Uno siempre recuerda con gratitud a alguno de sus profesores. Sobre todo, a aquellos que más le motivaron a descubrir, a imaginar, a vivir. Que le enseñaron a ser mejor persona. Nombro a dos que tuve cuando estudiaba en el INEMM de Soria. La de Arte, a la que apodábamos “La Rubia” y Emilio Moratilla, de Lengua y Literatura. Inolvidables para mí por marcar la diferencia, al romper con el autoritarismo establecido en el proceso de enseñanza-aprendizaje de la todavía vigente dictadura franquista y dar un trato cordial a los alumnos.
En esta línea hay algunas películas ligadas al mundo de la educación, que tienen como protagonistas a profesores especiales. Citaré, de entre las muchas, solo dos. La siempre emotiva de “La lengua de las mariposas” (1999), dirigida por José Luis Cuerda y El club de los poetas muertos” (1989) de Peter Weir. En la primera, enmarcada en 1936, con el inicio de la Guerra Civil; Moncho, un niño de 8 años, tras su enfermedad, se incorpora a la escuela. Desde ese momento, de la mano de su peculiar maestro (Fernando Fernán Gómez), junto a su amigo Roque, principia su aprendizaje del saber y de la vida. Pero el 18 de julio lo trastocaría todo. La segunda, “El club de los poetas muertos”, es de esas películas que nos marcan. La llegada de un nuevo y excéntrico profesor (Robin Williams) a un elitista y estricto colegio privado de Nueva Inglaterra, descubrirá al grupo de alumnos a su cargo la esencia de la poesía y el significado del horaciano "carpe diem" –que exalta el valor de aprovechar el momento- así como la importancia vital de luchar por alcanzar los sueños.
La poesía, en tanto que búsqueda del vacío, de lo inexplicable, es un acto de amor en sí misma.
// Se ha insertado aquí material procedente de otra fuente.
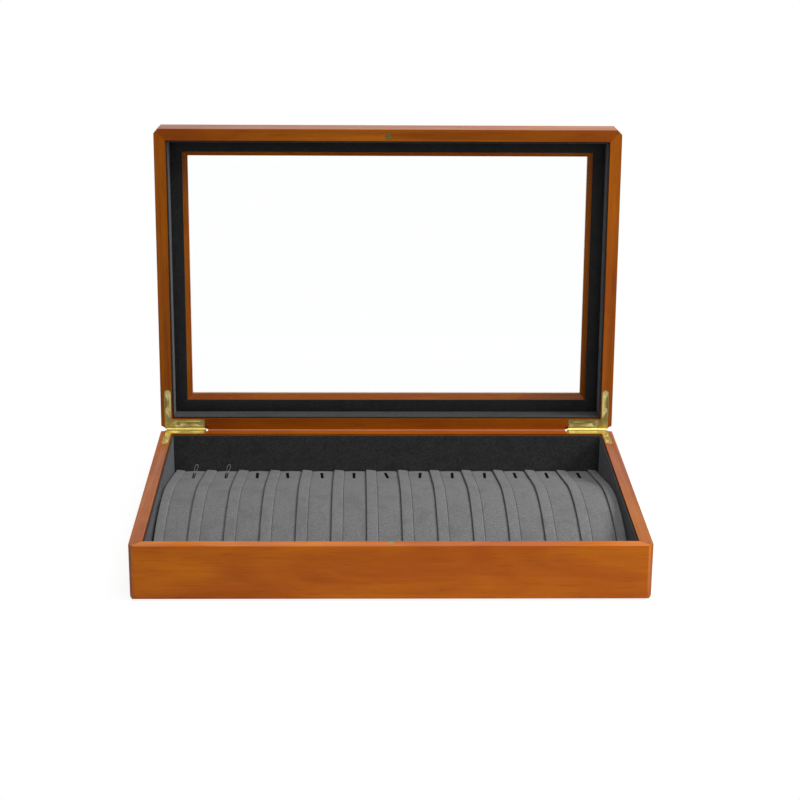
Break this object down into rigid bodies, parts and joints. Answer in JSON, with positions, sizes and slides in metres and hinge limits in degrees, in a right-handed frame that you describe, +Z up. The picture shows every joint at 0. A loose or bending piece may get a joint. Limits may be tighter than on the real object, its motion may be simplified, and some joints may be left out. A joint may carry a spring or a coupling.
{
  "type": "ring display box",
  "caption": "Shallow wooden display box with a crowned tray of soft grey channels and a hinged glazed lid standing open.",
  "frame": {"origin": "centre of the underside, on the surface that the box stands on", "axes": "+X to the right along the hinges, -Y towards the front, +Z up"},
  "size_m": [0.36, 0.2788, 0.2809],
  "materials": {
    "wood": "satin lacquer",
    "panel": "plain",
    "lining": "matte suede cloth on card",
    "suede": "matte suede cloth",
    "felt": "felt",
    "tray_core": "matte, dark stained",
    "brass": "polished",
    "catch": "dull plated",
    "glass": "clear",
    "clear_wire": "clear"
  },
  "bodies": {
    "base": {"base_front_wall": "wood", "base_liner_front": "lining", "base_back_wall": "wood", "base_liner_back": "lining", "base_left_wall": "wood", "base_liner_left": "lining", "base_right_wall": "wood", "base_liner_right": "lining", "base_floor_panel": "panel", "base_felt": "felt", "tray_board": "tray_core", "channel_pad_01": "suede", "channel_pad_02": "suede", "channel_pad_03": "suede", "channel_pad_04": "suede", "channel_pad_05": "suede", "channel_pad_06": "suede", "channel_pad_07": "suede", "channel_pad_08": "suede", "channel_pad_09": "suede", "channel_pad_10": "suede", "channel_pad_11": "suede", "channel_pad_12": "suede", "channel_pad_13": "suede", "divider_rib_01": "suede", "divider_rib_02": "suede", "divider_rib_03": "suede", "divider_rib_04": "suede", "divider_rib_05": "suede", "divider_rib_06": "suede", "divider_rib_07": "suede", "divider_rib_08": "suede", "divider_rib_09": "suede", "divider_rib_10": "suede", "divider_rib_11": "suede", "divider_rib_12": "suede", "divider_rib_13": "suede", "divider_rib_14": "suede", "base_hinge_leaf_left": "brass", "hinge_pin_left": "brass", "base_hinge_leaf_right": "brass", "hinge_pin_right": "brass", "base_hinge_screws": "brass", "base_magnet": "catch", "wire_loops": "clear_wire"},
    "lid": {"lid_front_rail": "wood", "lid_liner_front": "lining", "lid_back_rail": "wood", "lid_liner_back": "lining", "lid_left_rail": "wood", "lid_liner_left": "lining", "lid_right_rail": "wood", "lid_liner_right": "lining", "lid_hinge_leaf_left": "brass", "lid_hinge_leaf_right": "brass", "lid_hinge_screws": "brass", "lid_magnet": "catch", "glass_pane": "glass", "window_liner": "lining"}
  },
  "joints": [
    {"name": "lid_hinge", "type": "hinge", "parent": "base", "child": "lid", "pos_m": [0, 0.12, 0.0412], "axis": [1, 0, 0], "range_deg": [0, 92.8]}
  ]
}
Supone sublimar lo trascendente. Porque somos efímeros, instantes, meros mortales de carne y hueso. Es, por ello, la poesía una necesidad humana. Así les dice: “No leemos y escribimos poesía porque es bonita. Leemos y escribimos poesía porque pertenecemos a la raza humana; y la raza humana está llena de pasión”. Y les pide: “¡No se resignen!” “Chicos, debéis esforzaros por encontrar vuestra propia voz”. Subrayo esto porque solo aquellos que nos han hecho sentir, disfrutar, reír, llorar, vivir en definitiva merecen ser recordados eternamente. “¡Oh capitán! ¡Mi capitán!”.